Essential to the plan [of salvation] is our Savior, Jesus Christ. Without His atoning sacrifice, all would be lost. It is not enough, however, merely to believe in Him and His mission. We need to work and learn, search and pray, repent and improve. We need to know God’s laws and live them. We need to receive His saving ordinances: Only by so doing will we obtain true, eternal happiness (Ensign, January 2018, 5).

Seventh President Heber J. Grant bluntly stated,

If we keep the commandments of God, He will love us, and the Savior will manifest Himself unto us. If we fail to keep the commandments of God, there is no promise made to us . . . It is the keeping of the commandments of God that causes men to grow and to become strong and powerful in the Church and Kingdom of God.—CR, October, 1900:36 (Gospel Standards, 36-37).
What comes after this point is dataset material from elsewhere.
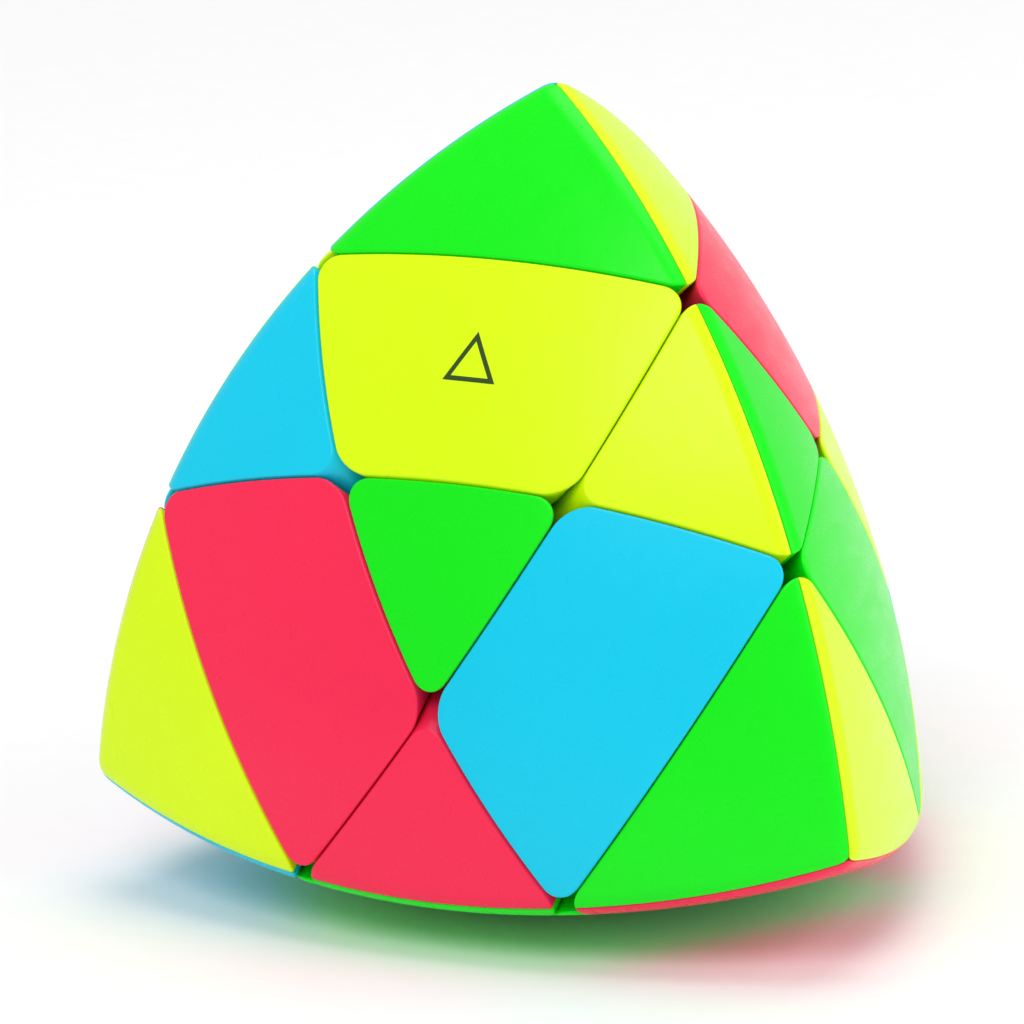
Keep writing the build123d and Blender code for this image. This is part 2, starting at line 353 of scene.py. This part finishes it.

In other words, just keep all the commandments of God all the time and you will be fine. The question in the study asked, “How does our relationship with Him affect our desire to obey Him?” I think that is a legitimate question. Yet Mormonism teaches that our desire (and success) to obey Him makes it possible for God to love us. It certainly minimizes the message of John 3:16 that says “God so loved the world…” He loved us first and offers us forgiveness based on what Jesus did, not based on what we do. Mormonism makes the Gospel difficult and, for in all reality, impossible for anyone to achieve.


According to Mormonism, the law was created in order for it to be fulfilled. To “know” Him, then, means to obey Him. Christianity says only Jesus could live a perfect life, and it’s faith in Him that imputes righteousness to the believer.